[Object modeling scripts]
^^^^
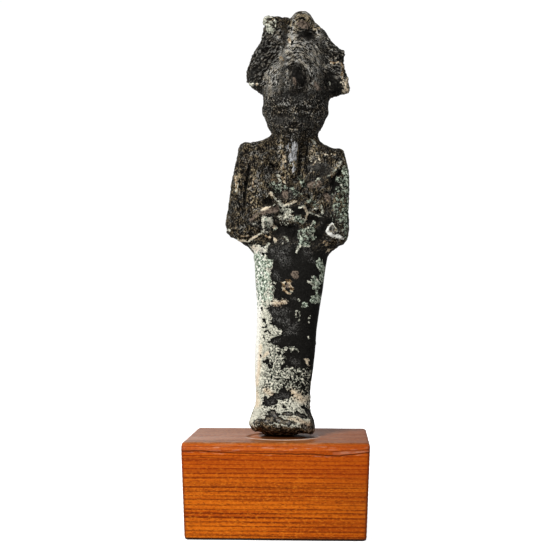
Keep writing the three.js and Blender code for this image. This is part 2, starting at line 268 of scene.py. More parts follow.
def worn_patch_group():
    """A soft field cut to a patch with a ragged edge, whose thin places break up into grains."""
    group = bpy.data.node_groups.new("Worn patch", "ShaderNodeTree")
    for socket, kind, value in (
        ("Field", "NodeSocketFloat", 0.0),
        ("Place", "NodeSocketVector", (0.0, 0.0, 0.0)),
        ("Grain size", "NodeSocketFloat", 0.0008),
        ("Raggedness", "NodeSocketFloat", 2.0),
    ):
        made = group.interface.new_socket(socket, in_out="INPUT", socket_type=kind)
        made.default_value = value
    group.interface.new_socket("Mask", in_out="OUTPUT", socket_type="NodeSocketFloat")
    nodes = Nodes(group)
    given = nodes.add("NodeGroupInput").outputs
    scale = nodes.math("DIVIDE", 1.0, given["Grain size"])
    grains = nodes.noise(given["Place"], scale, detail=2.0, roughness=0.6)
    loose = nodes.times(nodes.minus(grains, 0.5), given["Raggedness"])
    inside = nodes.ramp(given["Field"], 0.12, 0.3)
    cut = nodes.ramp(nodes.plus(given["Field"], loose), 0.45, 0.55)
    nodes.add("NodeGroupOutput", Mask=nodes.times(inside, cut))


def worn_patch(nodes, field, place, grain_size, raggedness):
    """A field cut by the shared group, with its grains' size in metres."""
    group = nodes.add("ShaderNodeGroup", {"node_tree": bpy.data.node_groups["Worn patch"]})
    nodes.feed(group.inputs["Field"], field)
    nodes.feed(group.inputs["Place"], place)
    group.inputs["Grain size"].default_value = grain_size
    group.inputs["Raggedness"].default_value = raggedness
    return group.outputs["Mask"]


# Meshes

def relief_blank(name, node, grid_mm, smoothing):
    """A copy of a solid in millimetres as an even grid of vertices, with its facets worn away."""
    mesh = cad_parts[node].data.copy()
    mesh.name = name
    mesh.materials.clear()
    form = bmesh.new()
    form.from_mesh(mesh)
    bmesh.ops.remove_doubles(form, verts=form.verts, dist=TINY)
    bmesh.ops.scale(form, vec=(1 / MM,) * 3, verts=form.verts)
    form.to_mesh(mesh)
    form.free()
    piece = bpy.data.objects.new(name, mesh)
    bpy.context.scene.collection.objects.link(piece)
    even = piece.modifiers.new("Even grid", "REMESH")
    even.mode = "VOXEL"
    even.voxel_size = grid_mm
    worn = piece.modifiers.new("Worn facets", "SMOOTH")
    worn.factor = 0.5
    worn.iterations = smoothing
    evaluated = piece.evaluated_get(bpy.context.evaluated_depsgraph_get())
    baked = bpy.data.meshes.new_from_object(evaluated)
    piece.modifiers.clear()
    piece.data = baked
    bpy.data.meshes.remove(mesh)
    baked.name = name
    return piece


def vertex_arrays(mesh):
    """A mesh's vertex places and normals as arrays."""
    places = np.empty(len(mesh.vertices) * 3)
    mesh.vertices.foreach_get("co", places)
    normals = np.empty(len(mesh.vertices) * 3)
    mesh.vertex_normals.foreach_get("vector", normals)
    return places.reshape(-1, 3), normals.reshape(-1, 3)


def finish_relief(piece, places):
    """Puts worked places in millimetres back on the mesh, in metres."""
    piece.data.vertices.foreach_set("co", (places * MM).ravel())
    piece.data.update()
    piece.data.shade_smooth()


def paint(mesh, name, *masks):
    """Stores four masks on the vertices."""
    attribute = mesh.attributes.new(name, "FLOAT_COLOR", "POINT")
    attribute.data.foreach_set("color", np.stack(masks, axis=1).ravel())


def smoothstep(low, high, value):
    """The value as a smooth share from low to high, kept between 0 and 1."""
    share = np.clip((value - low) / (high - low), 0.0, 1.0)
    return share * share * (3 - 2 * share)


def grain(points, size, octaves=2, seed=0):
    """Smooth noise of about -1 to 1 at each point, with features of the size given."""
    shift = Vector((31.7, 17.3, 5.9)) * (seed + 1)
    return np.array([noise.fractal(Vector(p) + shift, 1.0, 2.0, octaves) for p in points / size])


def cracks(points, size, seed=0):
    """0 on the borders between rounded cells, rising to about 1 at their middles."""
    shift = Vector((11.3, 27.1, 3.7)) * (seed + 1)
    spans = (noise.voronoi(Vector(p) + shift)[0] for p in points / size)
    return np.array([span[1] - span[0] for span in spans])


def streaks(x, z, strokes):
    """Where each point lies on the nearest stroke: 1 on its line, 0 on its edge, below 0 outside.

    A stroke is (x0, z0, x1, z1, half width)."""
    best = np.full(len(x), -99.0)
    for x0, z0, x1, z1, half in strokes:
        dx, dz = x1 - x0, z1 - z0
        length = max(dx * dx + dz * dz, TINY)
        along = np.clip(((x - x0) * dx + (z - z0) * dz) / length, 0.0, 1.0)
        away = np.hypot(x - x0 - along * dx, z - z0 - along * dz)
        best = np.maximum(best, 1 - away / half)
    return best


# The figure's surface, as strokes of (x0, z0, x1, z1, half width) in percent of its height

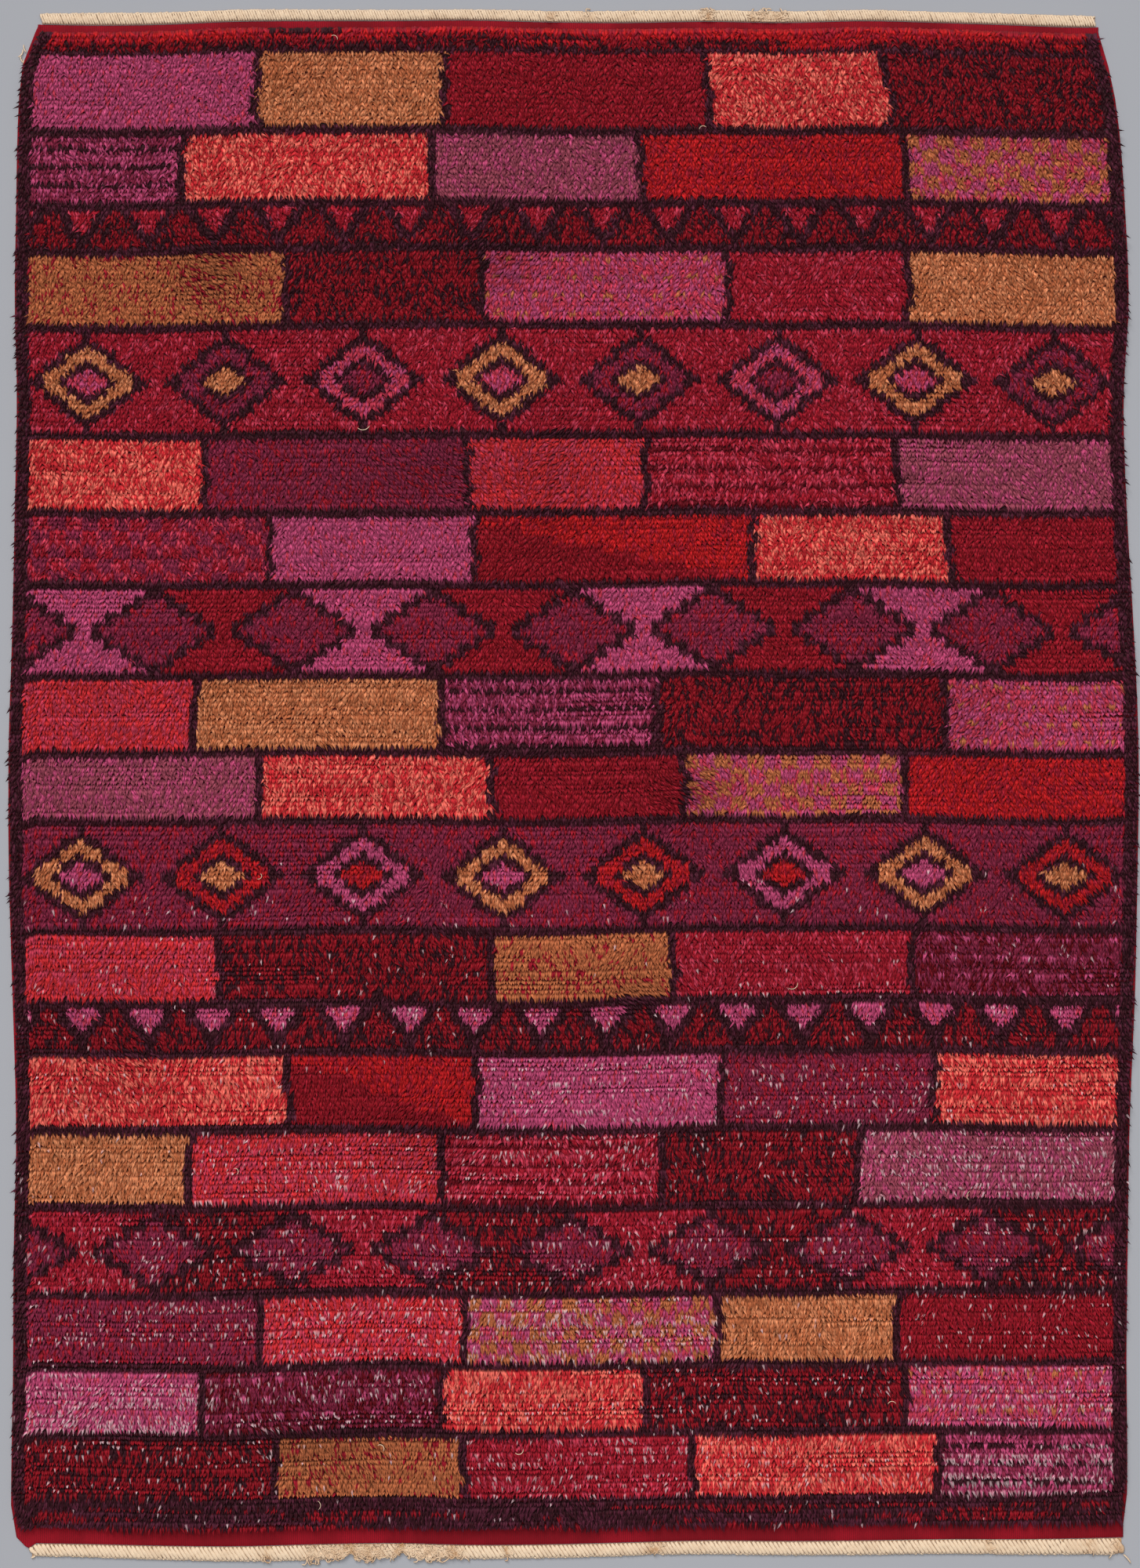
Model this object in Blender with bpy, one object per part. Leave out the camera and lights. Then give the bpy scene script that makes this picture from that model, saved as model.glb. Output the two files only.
^^^^
_Written instruction_: Print out the whole listing exactly as it appears.

_Exercise solution_:
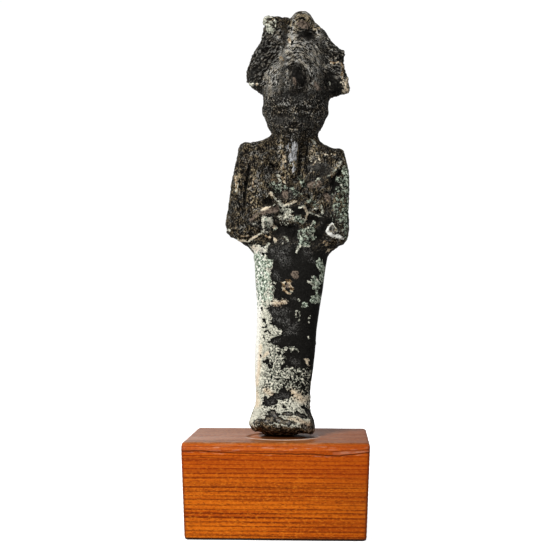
Keep writing the three.js and Blender code for this image. This is part 2, starting at line 268 of scene.py. More parts follow.
def worn_patch_group():
    """A soft field cut to a patch with a ragged edge, whose thin places break up into grains."""
    group = bpy.data.node_groups.new("Worn patch", "ShaderNodeTree")
    for socket, kind, value in (
        ("Field", "NodeSocketFloat", 0.0),
        ("Place", "NodeSocketVector", (0.0, 0.0, 0.0)),
        ("Grain size", "NodeSocketFloat", 0.0008),
        ("Raggedness", "NodeSocketFloat", 2.0),
    ):
        made = group.interface.new_socket(socket, in_out="INPUT", socket_type=kind)
        made.default_value = value
    group.interface.new_socket("Mask", in_out="OUTPUT", socket_type="NodeSocketFloat")
    nodes = Nodes(group)
    given = nodes.add("NodeGroupInput").outputs
    scale = nodes.math("DIVIDE", 1.0, given["Grain size"])
    grains = nodes.noise(given["Place"], scale, detail=2.0, roughness=0.6)
    loose = nodes.times(nodes.minus(grains, 0.5), given["Raggedness"])
    inside = nodes.ramp(given["Field"], 0.12, 0.3)
    cut = nodes.ramp(nodes.plus(given["Field"], loose), 0.45, 0.55)
    nodes.add("NodeGroupOutput", Mask=nodes.times(inside, cut))


def worn_patch(nodes, field, place, grain_size, raggedness):
    """A field cut by the shared group, with its grains' size in metres."""
    group = nodes.add("ShaderNodeGroup", {"node_tree": bpy.data.node_groups["Worn patch"]})
    nodes.feed(group.inputs["Field"], field)
    nodes.feed(group.inputs["Place"], place)
    group.inputs["Grain size"].default_value = grain_size
    group.inputs["Raggedness"].default_value = raggedness
    return group.outputs["Mask"]


# Meshes

def relief_blank(name, node, grid_mm, smoothing):
    """A copy of a solid in millimetres as an even grid of vertices, with its facets worn away."""
    mesh = cad_parts[node].data.copy()
    mesh.name = name
    mesh.materials.clear()
    form = bmesh.new()
    form.from_mesh(mesh)
    bmesh.ops.remove_doubles(form, verts=form.verts, dist=TINY)
    bmesh.ops.scale(form, vec=(1 / MM,) * 3, verts=form.verts)
    form.to_mesh(mesh)
    form.free()
    piece = bpy.data.objects.new(name, mesh)
    bpy.context.scene.collection.objects.link(piece)
    even = piece.modifiers.new("Even grid", "REMESH")
    even.mode = "VOXEL"
    even.voxel_size = grid_mm
    worn = piece.modifiers.new("Worn facets", "SMOOTH")
    worn.factor = 0.5
    worn.iterations = smoothing
    evaluated = piece.evaluated_get(bpy.context.evaluated_depsgraph_get())
    baked = bpy.data.meshes.new_from_object(evaluated)
    piece.modifiers.clear()
    piece.data = baked
    bpy.data.meshes.remove(mesh)
    baked.name = name
    return piece


def vertex_arrays(mesh):
    """A mesh's vertex places and normals as arrays."""
    places = np.empty(len(mesh.vertices) * 3)
    mesh.vertices.foreach_get("co", places)
    normals = np.empty(len(mesh.vertices) * 3)
    mesh.vertex_normals.foreach_get("vector", normals)
    return places.reshape(-1, 3), normals.reshape(-1, 3)


def finish_relief(piece, places):
    """Puts worked places in millimetres back on the mesh, in metres."""
    piece.data.vertices.foreach_set("co", (places * MM).ravel())
    piece.data.update()
    piece.data.shade_smooth()


def paint(mesh, name, *masks):
    """Stores four masks on the vertices."""
    attribute = mesh.attributes.new(name, "FLOAT_COLOR", "POINT")
    attribute.data.foreach_set("color", np.stack(masks, axis=1).ravel())


def smoothstep(low, high, value):
    """The value as a smooth share from low to high, kept between 0 and 1."""
    share = np.clip((value - low) / (high - low), 0.0, 1.0)
    return share * share * (3 - 2 * share)


def grain(points, size, octaves=2, seed=0):
    """Smooth noise of about -1 to 1 at each point, with features of the size given."""
    shift = Vector((31.7, 17.3, 5.9)) * (seed + 1)
    return np.array([noise.fractal(Vector(p) + shift, 1.0, 2.0, octaves) for p in points / size])


def cracks(points, size, seed=0):
    """0 on the borders between rounded cells, rising to about 1 at their middles."""
    shift = Vector((11.3, 27.1, 3.7)) * (seed + 1)
    spans = (noise.voronoi(Vector(p) + shift)[0] for p in points / size)
    return np.array([span[1] - span[0] for span in spans])


def streaks(x, z, strokes):
    """Where each point lies on the nearest stroke: 1 on its line, 0 on its edge, below 0 outside.

    A stroke is (x0, z0, x1, z1, half width)."""
    best = np.full(len(x), -99.0)
    for x0, z0, x1, z1, half in strokes:
        dx, dz = x1 - x0, z1 - z0
        length = max(dx * dx + dz * dz, TINY)
        along = np.clip(((x - x0) * dx + (z - z0) * dz) / length, 0.0, 1.0)
        away = np.hypot(x - x0 - along * dx, z - z0 - along * dz)
        best = np.maximum(best, 1 - away / half)
    return best


# The figure's surface, as strokes of (x0, z0, x1, z1, half width) in percent of its height

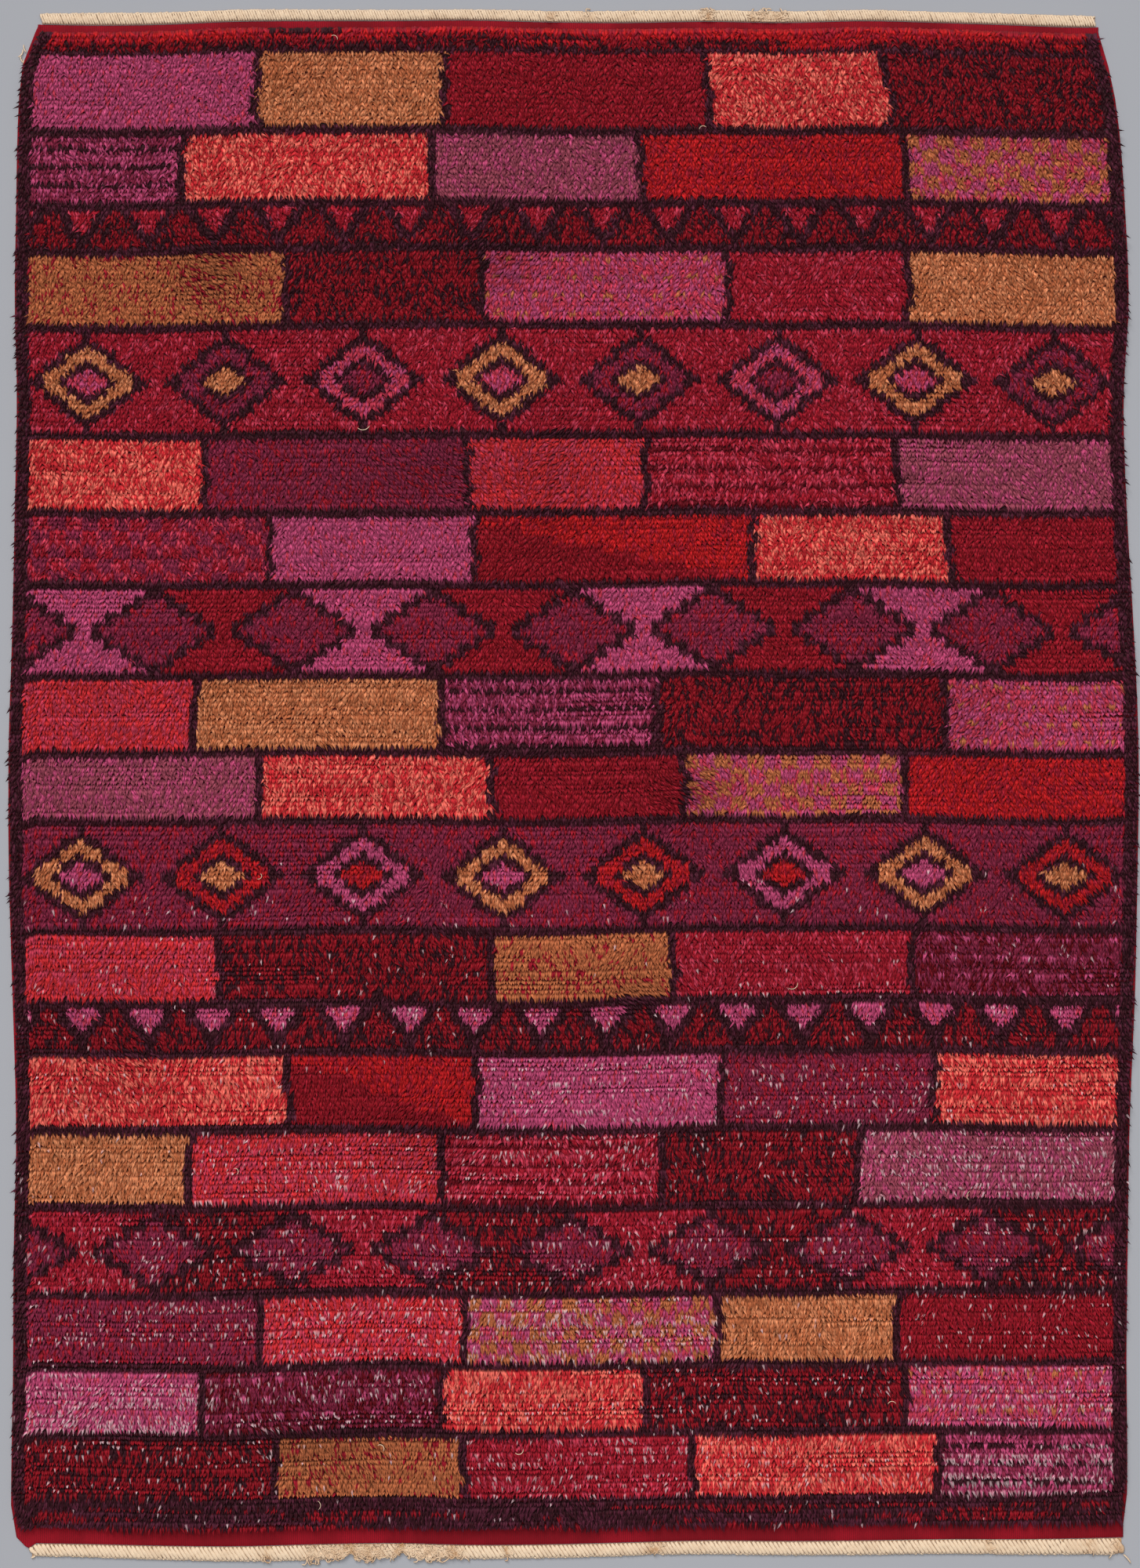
Model this object in Blender with bpy, one object per part. Leave out the camera and lights. Then give the bpy scene script that makes this picture from that model, saved as model.glb. Output the two files only.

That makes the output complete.